Among other early settlers were Khurshedjee and Muncherjee Golwalla. They had accompanied the British to Afghanistan as travelling bankers. In 1848, Byramji Merwanji Kotwal of Ahmedabad became the first Parsi Kotwal (police magistrate) of Karachi. and in later years Parsis held many important posts in the city bureaucracy.

Hoshang Kapadia with a cardboard cutout photo of Jinnah. Credit Ammad Ali

Karachi lore maintains that no Parsis from the city migrated to India after Partition, even though their corelitionsts from Lahore, Sukhar, Rawalpindi, Peshawar and other places did.

In the post Partition period, Parsi patriotism in Pakistan was a source of pride, especially since the nation’s founder, Mohammed Ali Jinnah, married a Parsi woman – Ruttie Petit.

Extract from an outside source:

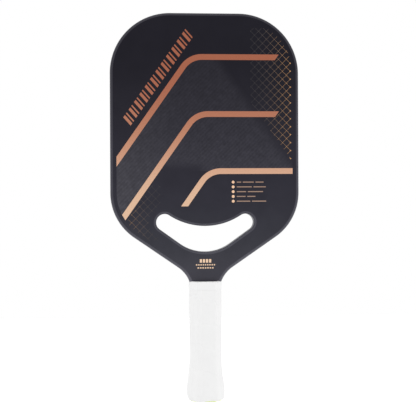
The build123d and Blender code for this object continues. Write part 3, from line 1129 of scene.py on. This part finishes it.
def wrap_surface():
    """Outer skin from top to bottom, a rounded lower lip, and the inner skin back up.

    Each ring is the octagon at that height's growth. The spiral sinks the skin by a bell curve of
    the distance from the line: height plus turn angle times pitch over a full turn."""
    heights = np.linspace(wrap_top, wrap_low + wrap_lip, 260)
    growth = smooth_growth(heights, wrap_levels, wrap_growths)
    rings = np.stack([octagon(g, padded_corner(g)) for g in growth])
    angle = np.arctan2(rings[..., 1], rings[..., 0])
    line = heights[:, None] / turn_pitch + angle / (2 * math.pi)
    away = (line - np.round(line)) * turn_pitch
    dip = seam_depth * np.exp(-((away / seam_width) ** 2))
    fade = np.clip((heights[:, None] - seam_start) / seam_fade, 0, 1)
    inward = 1 - dip * fade / np.linalg.norm(rings, axis=-1)
    rings = rings * inward[..., None]
    near_edge = np.clip(1 - (heights[:, None] - wrap_low) / edge_fade, 0, 1)
    notch = np.exp(-(((rings[..., 0] - notch_place) / notch_reach) ** 4)) * (rings[..., 1] < 0)
    aside = np.clip(np.abs(rings[..., 0]) / (half_tang + wrap_growths[1]), 0, 1) ** 2
    lifted = heights[:, None] + near_edge * (notch_height * notch + corner_rise * aside)
    outer = np.concatenate([rings, lifted[..., None]], axis=-1)
    lip = []
    for turn_angle in np.linspace(0.15, 1.0, 7) * math.pi / 2:
        inset = lip_share * wrap_lip * (1 - math.cos(turn_angle))
        scale = 1 - inset / np.linalg.norm(rings[-1], axis=-1, keepdims=True)
        drop = outer[-1, :, 2] - wrap_lip * math.sin(turn_angle)
        lip.append(np.concatenate([rings[-1] * scale, drop[:, None]], axis=-1))
    inner_heights = np.linspace(wrap_low + inner_lift, wrap_top, 40)
    base = np.interp(inner_heights, wrap_levels, inner_growths)
    inner = np.stack([octagon(g, inner_corner) for g in base])
    inner = np.concatenate(
        [inner, np.broadcast_to(inner_heights[:, None, None], inner.shape[:2] + (1,))], axis=-1
    )
    inner[:3, :, 2] += lip[-1][None, :, 2] - wrap_low
    return np.concatenate([outer, np.stack(lip), inner])


wrap_points = wrap_surface()
rows, columns = wrap_points.shape[:2]
wrap = make_piece(
    "cushion_wrap", wrap_points, grid_faces(rows, columns, wrap_rows=True), wrap_skin, 50.0
)
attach(wrap, "root")
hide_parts("cushion_grip")
print("wrap", len(wrap.data.polygons), "faces, box", [round(v * 1000, 2) for v in wrap.dimensions])

# %% [markdown]
# ## Finishing tape
# A narrow vinyl tape closes the top of the wrap. It lies on the wrap, leans in over its end, and
# sticks to the neck, which leaves a thin dark line above the white.

# %% Tape band
tape_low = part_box("finishing_tape")[0].z
tape_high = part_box("finishing_tape")[1].z
tape_growth = 2.5 * MM
tape_thin = 0.3 * MM
tape_edge = 1.6 * MM
tape_chamfer = 0.12 * MM
neck_gap = 0.12 * MM  # between the tape's inner edge and the octagon of the handle


def tape_surface():
    """A closed band: outer skin up to a rounded shoulder, in to the neck, and down inside."""
    profile = [(tape_low, tape_growth - tape_chamfer), (tape_low + 0.1 * MM, tape_growth)]
    profile += [(z, tape_growth) for z in np.linspace(tape_low + 1 * MM, tape_high - tape_edge, 8)]
    turn = np.linspace(0.15, 1.0, 8) * math.pi / 2
    profile += [
        (tape_high - tape_edge + tape_edge * math.sin(t), tape_growth - tape_edge * (1 - math.cos(t)))
        for t in turn
    ]
    profile += [(tape_high, neck_gap), (tape_high - tape_thin, neck_gap)]
    profile += [(wrap_top, wrap_growths[-1]), (tape_low, wrap_growths[-1])]
    rings = []
    for z, growth in profile:
        ring = octagon(growth, padded_corner(growth))
        rings.append(np.insert(ring, 2, z, axis=1))
    return np.stack(rings)


tape_points = tape_surface()
rows, columns = tape_points.shape[:2]
tape = make_piece(
    "closing_tape", tape_points, grid_faces(rows, columns, wrap_rows=True), tape_skin, 50.0
)
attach(tape, "root")
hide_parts("finishing_tape")
print("tape", len(tape.data.polygons), "faces")

# %% [markdown]
# ## Butt cap
# The cap is a moulded cup whose skirt slides over the end of the handle. A shallow round seat in
# the underside of its floor takes a small medallion.

# %% Cap
cap_levels = np.array([0.0, 10.3, 33.0]) * MM
cap_growths = np.array([2.55, 3.45, 0.5]) * MM
cap_edge = 2.6 * MM
seat_radius = 9.15 * MM
seat_height = 1.9 * MM
cap_floor = 9.0 * MM
cap_top = cap_levels[-1]
seat_chamfer = 0.3 * MM
cap_clearance = 0.1 * MM  # between the skirt and the handle inside it


def cap_corner(growth):
    """Corner radius of the cap's section, rounder where it flares."""
    return 2.2 * MM + 0.5 * max(growth, 0.0)


def cap_surface():
    """Rings from the middle of the seat out over the base, up the skirt and down inside."""
    rings = []
    angle = np.arctan2(*octagon(0.0, 1 * MM).T[::-1])
    circle = np.stack([np.cos(angle), np.sin(angle)], axis=1)
    for radius, height in ((0.0, seat_height), (seat_radius * 0.5, seat_height),
                           (seat_radius, seat_height), (seat_radius, seat_chamfer),
                           (seat_radius + seat_chamfer, 0.0)):
        rings.append(np.insert(circle * radius, 2, height, axis=1))
    turn = np.linspace(0.0, 1.0, 9) * math.pi / 2
    for t in turn:
        height = cap_edge * (1 - math.cos(t))
        growth = np.interp(height, cap_levels, cap_growths) - cap_edge * (1 - math.sin(t))
        rings.append(np.insert(octagon(growth, cap_corner(growth)), 2, height, axis=1))
    for height in np.linspace(cap_edge, cap_top, 24)[1:]:
        growth = np.interp(height, cap_levels, cap_growths)
        rings.append(np.insert(octagon(growth, cap_corner(growth)), 2, height, axis=1))
    inner = octagon(cap_clearance, inner_corner)
    rings.append(np.insert(inner, 2, cap_top, axis=1))
    rings.append(np.insert(inner, 2, cap_floor, axis=1))
    rings.append(np.insert(inner * 0.5, 2, cap_floor, axis=1))
    rings.append(np.insert(inner * 0.0, 2, cap_floor, axis=1))
    return np.stack(rings)


cap_points = cap_surface()
rows, columns = cap_points.shape[:2]
cap = make_piece("flared_cap", cap_points, grid_faces(rows, columns), cap_skin, 40.0)
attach(cap, "root")
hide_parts("butt_cap")
print("cap", len(cap.data.polygons), "faces")

# %% [markdown]
# ## Pieces kept from the CAD
# The carbon sheets are flat and exact in the CAD, so they stay, as do the parts inside the
# sandwich. They still get real finishes: woven glass, veil, honeycomb, foam, film and steel wire.

# %% Finishes of the kept pieces
def plain_finish(name, low_code, high_code, scale, depth, values):
    """A mottled two-tone finish with a matching bump, for parts hidden in the paddle."""
    material, tree, shader = new_material(name, values)
    place = add(tree, "TexCoord").outputs["Object"]
    blotch = add(tree, "TexNoise", {"Vector": place, "Scale": scale, "Detail": 4.0}).outputs["Fac"]
    tone = add(tree, "ValToRGB", {"Fac": blotch}, steps=[(0.35, low_code), (0.65, high_code)])
    connect(tree, tone.outputs["Color"], shader, "Base Color")
    bump = add(tree, "Bump", {"Height": blotch, "Strength": 1.0, "Distance": depth})
    connect(tree, bump.outputs[0], shader, "Normal")
    return material


glass, tree, shader = new_material("glass_cloth_in_clear_epoxy", {"Roughness": 0.3})
place, axes, on_top, height = twill(tree)
shade = add(tree, "Math", {0: height, 1: on_top}, operation="MULTIPLY").outputs[0]
tone = add(tree, "ValToRGB", {"Fac": shade}, steps=[(0.0, "#A9B49A"), (1.0, "#C9D2BB")])
connect(tree, tone.outputs["Color"], shader, "Base Color")
connect(tree, coat_relief(tree, height, 0.02 * MM, 0.005 * MM), shader, "Normal")

veil = plain_finish("fused_polyester_veil", "#D8D8D2", "#EEEEE8", 900, 0.03 * MM, {"Roughness": 0.8})
comb = plain_finish(
    "extruded_polypropylene_honeycomb", "#C9C9C4", "#DAD9D2", 120, 0.02 * MM, {"Roughness": 0.45}
)
foam = plain_finish("expanded_edge_foam", "#3C3C40", "#55555A", 1400, 0.1 * MM, {"Roughness": 0.9})
handle_foam = plain_finish(
    "cast_polyurethane_foam", "#CDBF98", "#DCCFA9", 1200, 0.1 * MM, {"Roughness": 0.9}
)
pallet = plain_finish(
    "moulded_handle_pallet_plastic", "#232326", "#2E2E32", 600, 0.02 * MM, {"Roughness": 0.5}
)
film = plain_finish(
    "double_sided_adhesive_film", "#B79A62", "#C7AC74", 700, 0.01 * MM, {"Roughness": 0.25}
)
wire = plain_finish(
    "zinc_plated_staple_wire", "#A5A7AA", "#C3C5C8", 500, 0.005 * MM,
    {"Roughness": 0.32, "Metallic": 1.0},
)
medal = plain_finish(
    "moulded_grey_medallion_plastic", "#26262B", "#303036", 700, 0.01 * MM, {"Roughness": 0.3}
)

node_finishes = {
    "front_face_ply": black_coat,
    "back_face_ply": black_coat,
    "front_glass_ply": glass,
    "back_glass_ply": glass,
    "front_core_scrim": veil,
    "back_core_scrim": veil,
    "honeycomb_core": comb,
    "perimeter_foam": foam,
    "throat_foam": foam,
    "handle_core": handle_foam,
    "front_handle_pallet": pallet,
    "back_handle_pallet": pallet,
    "butt_cap_medallion": medal,
    "butt_cap_staples": wire,
    "grip_adhesive_strips": film,
}
for node, finish in node_finishes.items():
    mesh = nodes[node].data
    mesh.materials.clear()
    mesh.materials.append(finish)
print(len(node_finishes), "kept pieces finished")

Jinnah’s death anniversary is still observed every year in the Cyrus Minwalla Community Hall in the city, though at the national level in Pakistan this day passes unnoticed and is not observed as an official holiday.

Today, there are fewer than 1,000 Parsis in Pakistan. Prominent among them is the Avari family, which owns several luxury hotels.

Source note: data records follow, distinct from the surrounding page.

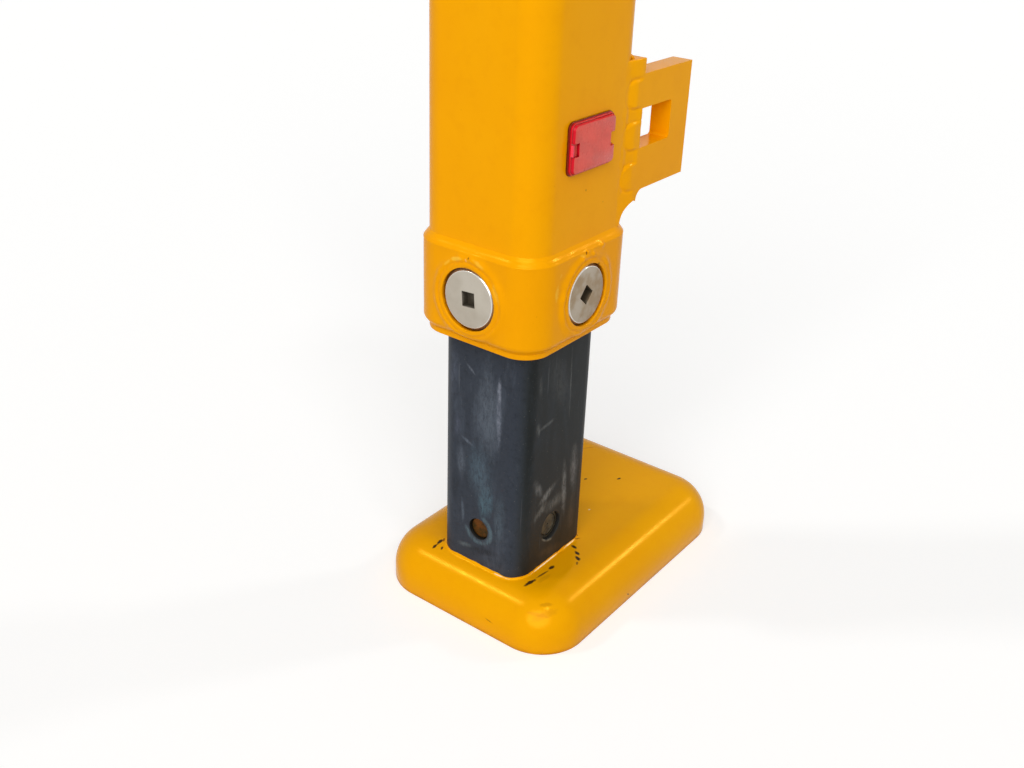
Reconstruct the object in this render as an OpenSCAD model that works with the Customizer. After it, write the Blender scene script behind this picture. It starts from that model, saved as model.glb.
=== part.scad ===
// Vertical stabiliser leg of a sideshift backhoe loader, left-hand side.
// +X points inboard to the machine's centre, +Y forward, +Z up. The origin is the centre
// of the lower rail stub's inboard end face, where the leg joins the machine's rear frame.

/* [Outer leg] */
// Wall of the outer leg
outer_wall = 8; // [7:0.5:9]
// Outer radius of the outer leg's corners
outer_corner_r = 33; // [26:1:36]
// Length of the outer leg
outer_len = 1015; // [990:5:1060]
// Distance from the frame joint's face to the leg's axis
leg_reach = 190; // [175:1:230]
// Distance from the frame joint's centre down to the outer leg's lower end
casing_drop = 214; // [205:1:260]

/* [Inner leg] */
// Width of the inner leg, outboard to inboard
inner_w = 140; // [130:1:150]
// Depth of the inner leg, rear to forward
inner_d = 124; // [118:1:132]
// Wall of the inner leg
inner_wall = 10; // [8:0.5:12]
// Outer radius of the inner leg's corners
inner_corner_r = 23.5; // [18:0.5:26]
// Length of the inner leg above the foot
inner_len = 941; // [900:1:950]
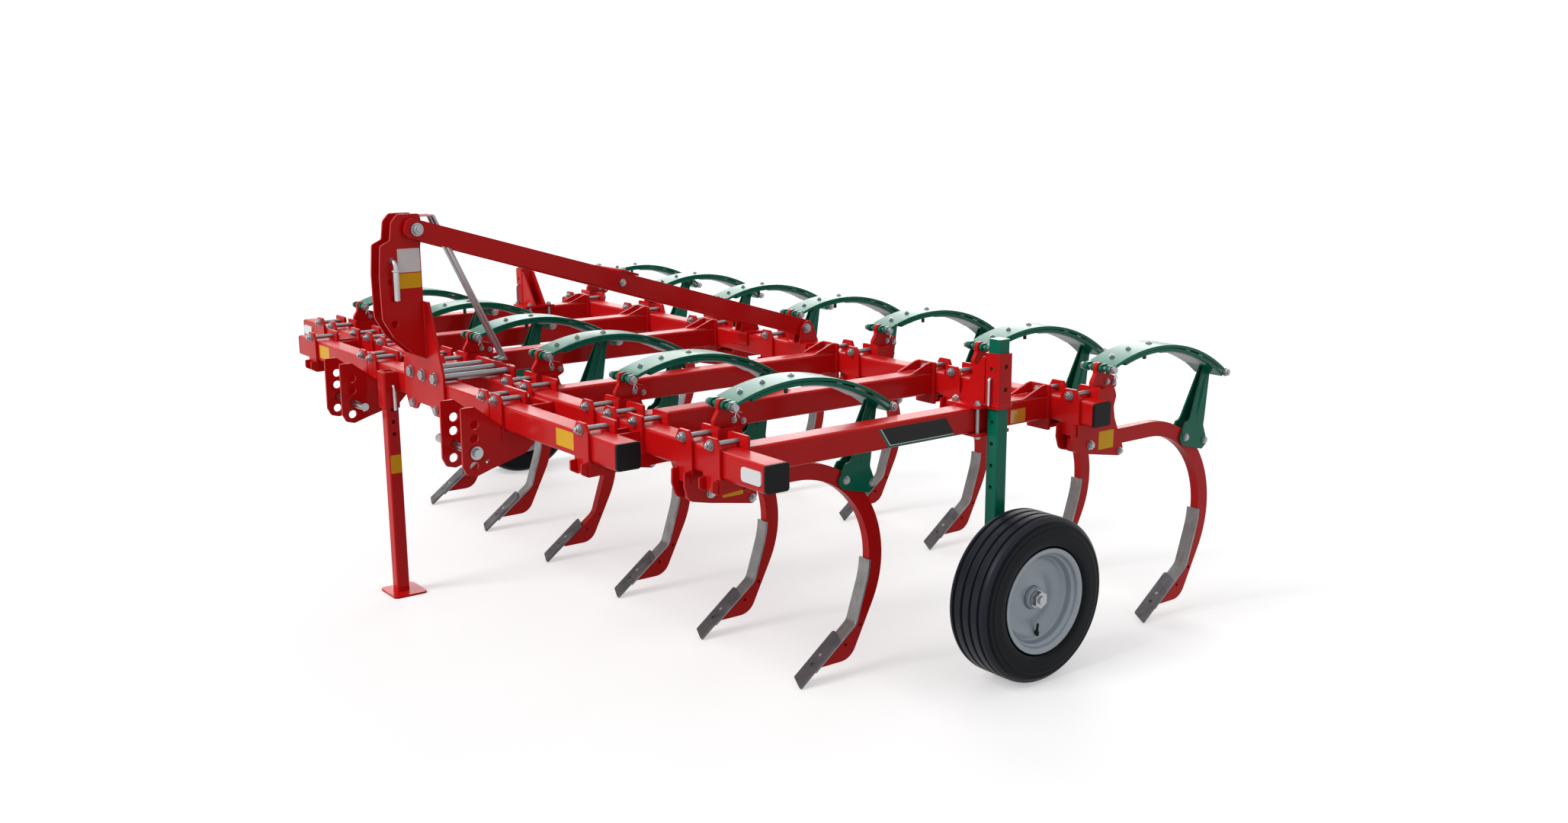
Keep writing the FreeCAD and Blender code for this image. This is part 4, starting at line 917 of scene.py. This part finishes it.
class PLOUGH_OT_spring_fittings(Step, bpy.types.Operator):
    """Adds the springs' eye pins, castle nuts, cotters, leaf bolts, studs and tail bolts"""

    bl_idname = "plough.spring_fittings"
    bl_label = "Spring fittings"

    def execute(self, context):
        metal, dark = bmesh.new(), bmesh.new()
        for x, line in TINES:
            # pin in the windows between the ears, castle nut and cotter
            eye, height = line + SPRING_EYE[0], SPRING_EYE[1]
            for offset, radius, length, sides in ((-66, 9.9, 132, 18), (86, 12.5, 6, 12),
                                                  (68, 19, 4, 20)):
                bar(metal, seat(x + offset, eye, height, "X"), radius, length, sides)
            bar(metal, seat(x + 88.5, eye, 1160), 2.0, 32, 8)
            for lean in (-0.45, 0.45):
                way = Vector((0.35, lean, -1.0)).normalized()
                bar(metal, facing(spot(x + 88.5, eye, 1161), way), 1.8, 24, 8)
            # bolts through the leaves
            for y, across, height in ((186, 19, 8), (287, 19, 8), (420, 22, 6)):
                z, up = leaf_spot(y)
                stack(metal, facing(spot(x, line + y, z), up), (across * 0.66, 1.8, 20, 0),
                      (across / math.sqrt(3), height, 6, 0.8), (across * 0.26, height + 4, 10, 0))
            # stud under the crown
            z, up = leaf_spot(395, 28)
            stack(dark, facing(spot(x, line + 395, z), -up), (14, 9, 6, 0.8), (8, 36, 14, 1.0))
            # cross bolt that clasps the leaves' tails
            z, up = leaf_spot(861.5, 12)
            for sign in (1, -1):
                for reach, radius, length, sides, rounding in (
                        (72, 19, 4, 24, 0), (76, 17.5, 13, 6, 1.4), (89, 9.5, 5, 16, 1.0)):
                    bar(metal, seat(x + sign * reach, line + 861.5, z, "X", sign), radius,
                        length, sides, round_by=rounding)
        make_piece("spring_bolts", metal, "zinc_plated_steel")
        make_piece("spring_stops", dark, "black_bolt_steel", slot="wear_steel")
        return {"FINISHED"}


class PLOUGH_OT_share_bolts(Step, bpy.types.Operator):
    """Sets the two countersunk bolts in each share"""

    bl_idname = "plough.share_bolts"
    bl_label = "Share bolts"

    def execute(self, context):
        along = Vector((0, math.cos(SHARE_SLOPE), math.sin(SHARE_SLOPE)))
        up = Vector((0, -along.z, along.y))
        # alike bolts: the lower ones are painted black as painted shade, the upper ones bright
        # zinc as a painted highlight
        for name, distance, finish in (("lower", 113, "black_bolt_steel"),
                                       ("upper", 163, "bright_zinc_rod")):
            bm = bmesh.new()
            for x, line in TINES:
                middle = spot(x, line + SHARE_START[0], SHARE_START[1]) + along * distance * MM
                head = facing(middle - up * 0.010, up)
                bar(bm, head, 7.6, 9.4, 20, round_by=0.6)
            make_piece("share_bolts_" + name, bm, finish)
        return {"FINISHED"}


class PLOUGH_OT_wheels(Step, bpy.types.Operator):
    """Turns the ribbed tyres, the stepped rims and the hubs, and adds the valves"""

    bl_idname = "plough.wheels"
    bl_label = "Depth wheels"

    tyre = [(-93, 199, 0), (-93, 216, 3), (-101, 221, 0), (-103.5, 224, 1.5), (-104, 228, 1.5),
            (-107.5, 231, 0), (-109.6, 246, 12), (-109.6, 262, 12), (-109, 283, 0),
            (-109.6, 284.5, 0.7), (-109.5, 287.5, 0.7), (-108.2, 289, 0), (-106.5, 303, 6),
            (-106.8, 304.5, 0.8), (-105.6, 308, 0.8), (-103.5, 312, 8), (-88.5, 331.6, 7)]
    grooves = (-66, -22, 22, 66)

    def tyre_profile(self):
        """One side of the casing, the crown with its grooves, the other side and the inside."""
        crown = []
        for x in self.grooves:
            crown += [(x - 7.5, 334.8, 2), (x - 4.5, 324, 2)]
            crown += [(x + 4.5, 324, 2), (x + 7.5, 334.8, 2)]
        other = [(-x, r, s) for x, r, s in reversed(self.tyre)]
        inside = [(80, 199, 0), (84, 216, 0), (96, 256, 0), (92, 300, 0), (72, 316, 0)]
        inside += [(-x, r, s) for x, r, s in reversed(inside)]
        return self.tyre + crown + other + inside

    rim = [(-103, 212.6, 2), (-97, 212.6, 2), (-95.4, 196.2, 3), (95.4, 196.2, 3),
           (97, 212.6, 2), (103, 212.6, 2), (101.5, 196, 4), (97, 190, 5), (82, 188, 5),
           (76, 177, 5), (70, 175, 5), (52, 173, 5), (44, 163, 5), (32, 156, 10), (23, 118, 14),
           (32, 80, 8), (34, 47, 0.8), (26, 47, 0.8), (24, 74, 0), (14, 118, 0), (21, 166, 0),
           (12, 188, 0), (-92, 188, 5), (-99, 196, 4)]
    hub = [(-118, 22.1, 0), (-118, 40, 2), (2, 40, 4), (12, 63, 3), (23.2, 63, 1), (23.2, 45, 0),
           (46, 45, 3.5), (54, 38, 1.5), (54, 22.1, 0)]

    def execute(self, context):
        for name, side in SIDES:
            place = Matrix.Translation(spot(side * WHEEL_STATION, WHEEL_LINE, WHEEL_HEIGHT)) \
                @ Matrix.Diagonal((side, 1, 1, 1))
            body = "wheel_" + name
            # the tread is painted paler than the casing's sides of the same rubber, a painted
            # sheen of the sky
            tread = ("tread_rubber", lambda p: math.hypot(
                p.y - WHEEL_LINE * MM, p.z - WHEEL_HEIGHT * MM) > TREAD_EDGE * MM)
            for part, profile, steps, finish, slot, second in (
                    ("tyre", self.tyre_profile(), 120, "sidewall_rubber", "tyre_rubber", tread),
                    ("rim", self.rim, 96, "silver_wheel_enamel", None, None),
                    ("hub", self.hub, 48, "silver_wheel_enamel", None, None)):
                bm = turned(profile, steps)
                bmesh.ops.transform(bm, matrix=place, verts=bm.verts)
                bmesh.ops.recalc_face_normals(bm, faces=bm.faces)
                node = "wheel_%s_%s" % (part, name)
                make_piece("turned_" + node, bm, finish, body=body, slot=slot, nodes=(node,),
                           smooth=35.0, second=second)
            valve = bmesh.new()
            way = Vector((0.12, 0, 1)).normalized()
            root = facing(spot(38, 26, -163), way)
            bar(valve, root, 9.5, 16, 16, tip=8.5)
            bar(valve, root, 8.5, 30, 16, tip=5.2)
            bar(valve, root, 5.2, 50, 14, round_by=0.8)
            bmesh.ops.transform(valve, matrix=place, verts=valve.verts)
            bmesh.ops.recalc_face_normals(valve, faces=valve.faces)
            make_piece("wheel_valve_" + name, valve, "tread_rubber", body=body)
        return {"FINISHED"}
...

Over the last few decades, Pakistani Parsis have moved to Canada, the US and Europe in great numbers. One reason, of course, is the religious discrimination faced by the country’s minorities. Pakistan’s constitution states that only a Muslim can be a president and prime minister of Pakistan. The bar on becoming president of the country, by extension, became the basis of an exclusionary culture in which a non-Muslim cannot be a president of a state organisation or a bank.

But even though few Parsis remain, signs of their presence are still visible in the city. There are schools built by Parsis, hospitals, dispensaries, parks, administrative offices, the Karachi Parsi Institute and other places for social gatherings. There is also the Jehangir Kothari Parade, an elevated sandstone promenade.

There are five Parsi colonies, the Dinshaw B Avari Parsi Colony and Cyrus Minwalla Parsi Colony among them.

The old white-washed dakhma is no longer functional. But another one nearby is now the resting place of Karachi’s Parsis. The two pallbearers are both from India. One of them, Mehrnosh Dumasia, moved to the city from Mumbai in 1989 when he saw a newspaper advertisement for the job.

The HJ Behrana Dar-E-Mehr agiary in Saddar is referred to locally as the Dewanoon ka Mandir or mad persons’ temple. Though the name itself is derogatory, it also seems to describe the state of a city engulfed in ethnic violence and terrorism that prompted its long-time Parsi residents to move away.